In Galatians 3:10 Paul wrote “ For as many as are of the works of the law are under the curse: for it is written, Cursed is every one that continueth not in all things which are written in the book of the law to do them.” In Galatians 2:16 we read, “ Knowing that a man is not justified by the works of the law, but by the faith of Jesus Christ, even we have believed in Jesus Christ, that we might be justified by the faith of Christ, and not by the works of the law: for by the works of the law shall no flesh be justified.“ Then on to Galatians 2:21 where we read, “ I do not frustrate the grace of God: for if righteousness come by the law, then Christ is dead in vain.” And what about what Paul wrote in Romans 3:20? “Therefore by the deeds of the law there shall no flesh be justified in his sight: for by the law is the knowledge of sin.” Isaiah 64:6 gives a message of no hope when it comes to what we can do of ourselves. “But we are all as an unclean thing, and all our righteousnesses are as filthy rags; and we all do fade as a leaf; and our iniquities, like the wind, have taken us away.”
So seeing what we have read in these references, what really WAS the purpose of the Law?
(1) As we saw in Romans 5:20 and 7:7 God gave the Law so that man would be able to see sin through the eyes of God. Sin was “bigger” than man realized.
(2) As we saw in Galatians 3:10; 2:16,21 ; and 3:20 the law was totally impossible to keep to the point of gaining righteousness in God’s eyes.
(3) Isaiah’s message from God was that our best “good” doesn’t even come close to bringing us to God.
But look at the beautiful information that Paul gives us in answer to the question, “What really was the purpose of the law?”. In Galatians 3:23-25 we read these magnificent words. “But before faith came, we were kept under the law, shut up unto the faith which should afterwards be revealed.24 Wherefore the law was our schoolmaster to bring us unto Christ, that we might be justified by faith. 25 But after that faith is come, we are no longer under a schoolmaster.”
Notice these words; “…kept under the law, …”we were imprisoned under the law. Those words were followed by “Wherefore the law was our schoolmaster to bring us unto Christ,”the law was our tutor to bring us to Christ.
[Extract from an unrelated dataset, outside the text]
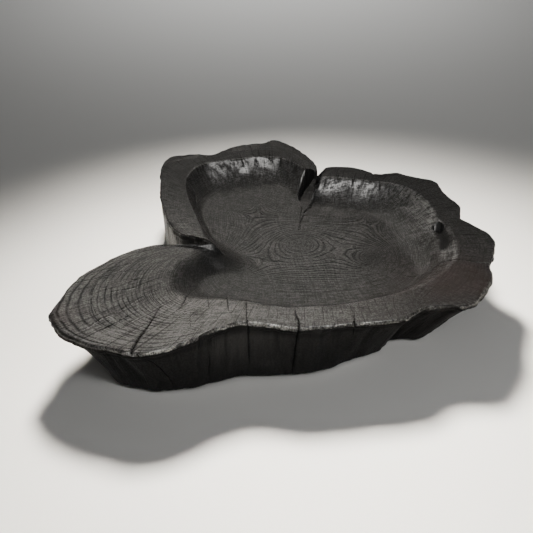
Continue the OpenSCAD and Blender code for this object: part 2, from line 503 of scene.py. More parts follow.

Man needed something to show him how helpless he was in being able to make it possible for him to come into the proper relationship with God. The law was what God used to show man that he needed a MEDIATOR between himself and God. Jesus Christ was that Mediator. ” For there is one God, and one mediator between God and men, the man Christ Jesus; ” (I Timothy 2:5). Jesus was the One and only Way to the Father. Jesus was the REAL truth in physical form to point man to the Father. Jesus was the only one who could give man the spiritual, eternal life that was necessary to prepare man to meet and live with the Father. No human being can come to the Father except through Jesus Christ.
I hope and pray that this lesson has answered the question “What really was the purpose of the law?” for you.